Name: 6:1:1
percent | parts | component |
---|---|---|
75.00% | 6 | Potassium Nitrate |
12.50% | 1 | Charcoal (airfloat) |
12.50% | 1 | Sulfur |
Chemicals are pre-ground very fine, then screened together well. May be milled into meal which is almost identical in performance to conventional 15:3:2 black powder meal.
This is a very old BP composition. It is still widely used in cheap Chinese cracker and rocket devices, fuses, spoulettes, and as a basis for gerbs and drivers.
It performs quite well as a propellant, even as greenmix, and is relatively tolerant of poor potassium nitrate purity (hence its popularity in historic texts). The charcoal is best increased somewhat if it is impure. Both of these behaviours stem from its slight over-oxidisation with practical charcoals:
It is derived from the naive stoichiometric equation:
2(KNO3) + 3(C) + S => K2S + N2 + 3(CO2)
Which gives molar mass ratios (to two significant figures):
63 Potassium Nitrate
11 Charcoal
10 Sulfur
Or when shown as percentages approximately 75:13:12 which can been seen is quite similar to conventional 75:15:10 BP. The difference is mainly the need for excess charcoal to make up for its relative impurity and a slight over-oxidisation to hasten the reaction and make up for oxygen loss as the reaction proceeds and the reactants expand.
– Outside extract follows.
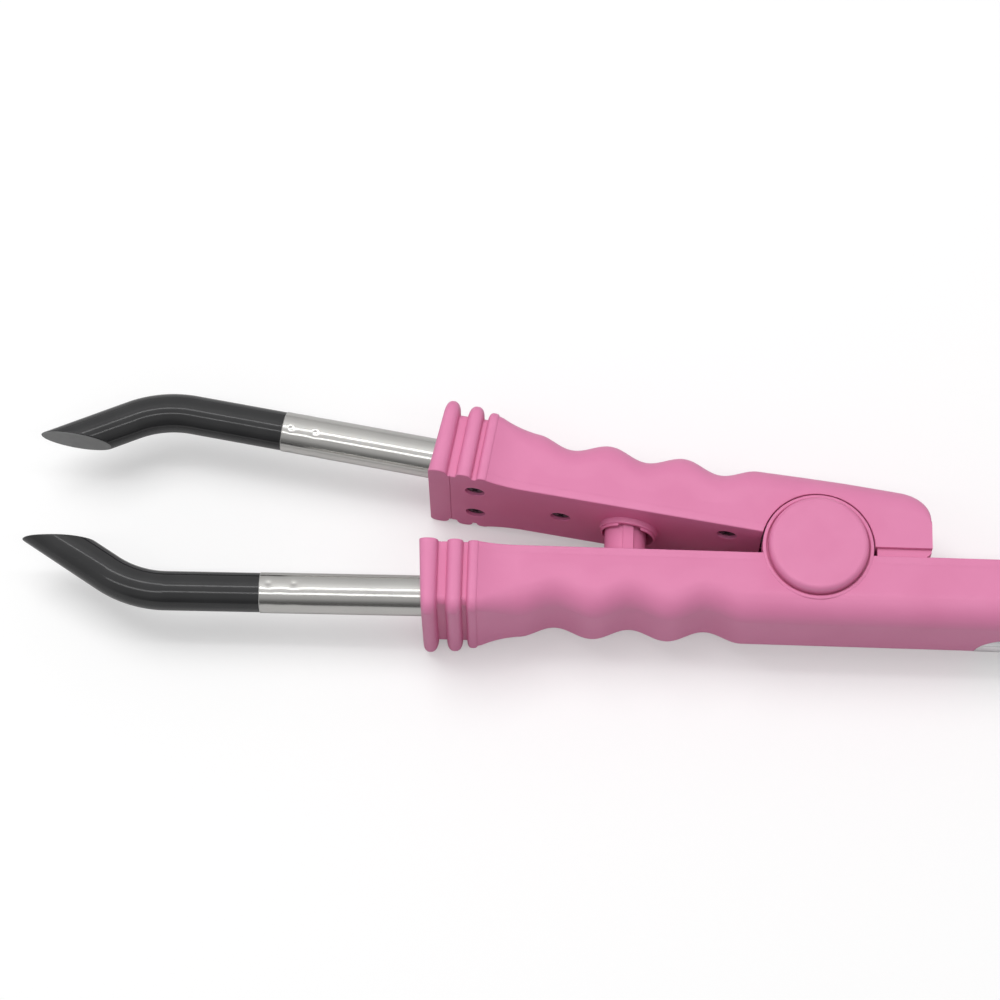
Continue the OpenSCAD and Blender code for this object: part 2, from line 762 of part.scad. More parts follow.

Of course black powder's true reaction is quite a bit more complex (and pressure dependant) so all this is approximation at best. Even the "gold standard" 15:3:2 ratio is generally not optimal for practical charcoals. With hemp or willow charcoal you won't notice the difference between 6:1:1 and 15:3:2, but with poor quality charcoals 6:2:1 often works better than you might expect.